Celebrating Birthdays--

In my opinion the more birthday celebrations the better.  I know people who stop celebrating at a certain age: "I'm too old for such foolishness," they say.  But I think you can't get too much of a good thing.

One year I "took my birthday on the road" visiting my kids close to the day and dragging out the celebration in a delightful series of birthday dinners--and cake and ice cream in three different states.

One of my friends calls her children at the hour they were born each year.  It works a bit easier for the daughter born during the day, but to greet the son born in the wee hours she has to stay up extra late.  Still it is a nice tradition and I applaud her.  In my family, calling on the day is important, but sometimes even that doesn't work, and we are glad to hear the same week if that is the best we can do.

I turned 78 on Wednesday, and due to events at church here and business in Georgia and Wisconsin where my children live, my birthday calls were before and after the big day.  An email (and an ecard from my grandson) greeted me on the day.  I smiled when both the cruise lines we have traveled with and the gym where we take our exercise wished me an online happy day.

Today, Saturday, I went to the Comfort House--Pella's Hospice facility--to say happy birthday to a friend with whom I have jointly celebrated our May birthdays over the last few years.  We never know what will happen but it looks pretty clear that my friend's 83rd birthday will be her last here on earth.  Next year we will celebrate her memory and think about her surrounded by God's love in a more peaceful and less painful place.

Happy birthday, Joyce, and for all of you others: 

                                                         A Very Merry Unbirthday.

Thursday, May 10, 2012

Contest for Book Authors

Guide to Literary Agents is running a contest called "Dear Lucky Agent" that runs until May 14.  This is the Tenth Annual contest, and this year I am entering the first 200 words of my novel TOO MUCH LEFT UNSAID. 

They are looking for upmarket novels, which I think would include my 76,000 novel set in the 1960s.

Here is the URL if you might be interested in submitting your own piece.  If so, good luck!

Sunday, May 6, 2012

Do you still believe in government? 

According to David Brooks, as reported on Bill Moyers April 22 telecast, most Americans don't.  Only 10% of people trust the government.

But if we are a government OF, BY and FOR the people, we don't trust ourselves.
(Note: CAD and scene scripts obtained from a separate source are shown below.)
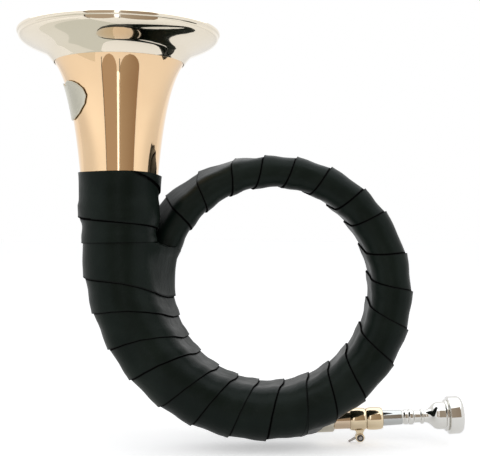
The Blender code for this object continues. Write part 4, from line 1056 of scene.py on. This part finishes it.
@dataclass
class BellWork:
    """Turned brass bell, its garland rolled round a wire, and the bare badge plate."""

    course: HornCourse
    steps: int = 176
    wall: float = 0.5 * MM
    lip_z: float = 145.5 * MM
    lip_radius: float = 61.6 * MM
    lip_pull: float = 5.0 * MM
    garland_z: float = 140.3 * MM
    sheet: float = 0.5 * MM
    wire_radius: float = 1.0 * MM
    rim_above: float = 1.5 * MM
    roll: tuple[float, float] = (-62.0, 215.0)
    bell_rows: int = 44
    badge_tip: float = 103.2 * MM
    badge_height: float = 23.6 * MM
    badge_turn: float = 22.0
    badge_half: float = 37.0
    badge_raise: float = 1.1 * MM
    badge_border: float = 0.16 * MM
    badge_dome: float = 0.05 * MM
    badge_thickness: float = 0.6 * MM
    badge_rounding: float = 0.12 * MM
    bow_first: float = 540.4
    bow_last: float = 831.0

    def lip(self, steps: int) -> list[tuple[float, float]]:
        """(z, radius) points up the outside of the bell's lip."""
        start = self.course.bell_radius(self.lip_z)
        slope = (self.course.bell_radius(self.lip_z + 0.1 * MM) - start) / (0.1 * MM)
        heading = np.array((1.0, slope)) / math.hypot(1.0, slope)
        low = np.array((self.lip_z, start))
        high = np.array((self.course.bell_mouth_z, self.lip_radius))
        curve = (low, low + heading * self.lip_pull, high - np.array((self.lip_pull, 0.0)), high)
        return [tuple(bezier(curve, step / steps)) for step in range(steps + 1)]

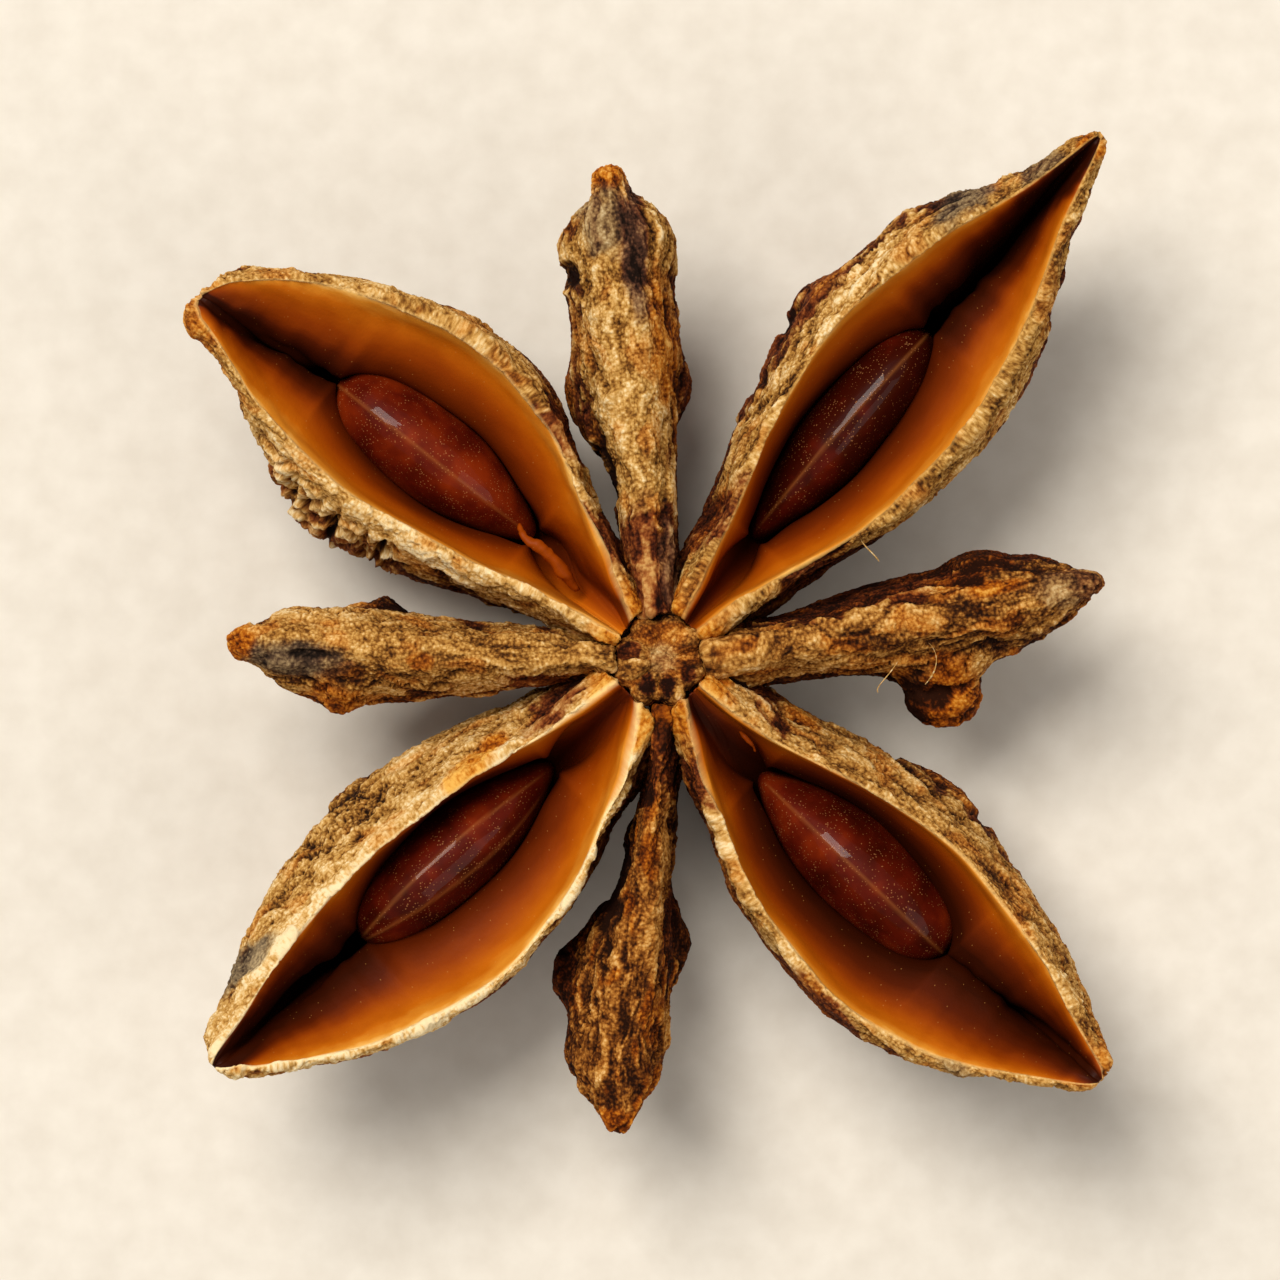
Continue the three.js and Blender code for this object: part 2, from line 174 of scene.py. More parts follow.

Right?

Conservatives are consistent in trying to downsize (eliminate?) government, forgetting that the infrastructure of our nation, the roads, bridges, and regulations have made it possible for business and individuals to grow as they have.

Liberals, according to Eric Alterman, author of THE CAUSE, have taken their eye off the ball, fighting among themselves and playing defense.  Because they see problems as complex, they donn't always agree on what should be done.

Liberalism is belief in reason, acting rationally in the interests of fairness, according to Alterman.

Today's episode of Moyers and Company (May 6, 2012) featured Luis Albert Urrea, author of The Devil's Highway.  He had some interesting stories to tell as a child of a Mexican father and a Virginian mother, who was born in Mexico and lived in the U. S. from the time he was in fifth grade.  He said:

In America, we forget we need to love each other.
There is no them.
There is only us.

Urrea, who spent some time with a mission group in Tucson, asks Christians to look through their Bibles and find scripture that tells us to punish and humiliate and hurt the poor among us. Find very many of those?

I believe governemnt is important, and we need to work and vote to be sure it is serving all of us. What do you think?  I welcome your comments.

Wednesday, May 2, 2012

Tulip Time

The first full weekend in May, this year May 3, 4, and 5, is the time for a huge celebration in Pella where "A Touch of Holland" is our nickname.

This year the tulips in town were blooming at the end of March and people were encouraged to come twice: see the tulips in April and see the parades, dancing, shows and food this weekend.  There might be a stray tulip or two, but most of the plants are now bare of flowers.

May 10 residents of Pella are invited to go ahead and dig up the bulbs to plant for next year in their own yards, for the prime beds get all new plantings with summer flowers and in the fall fresh bulbs to bloom the next spring.

The last two years, just after I bought myself a Dutch outfit to wear, I was called out of town for family events and missed the festival altogether.  This year I look forward to getting a bit involved.

I will put on my Dutch costume on Friday afternoon and be a host in the Wyatt Earp house in our historical village. And I will eat many poffertjes (little pancakes).

So to all of you Dutch and non-Dutch out there: Happy Tulip Time.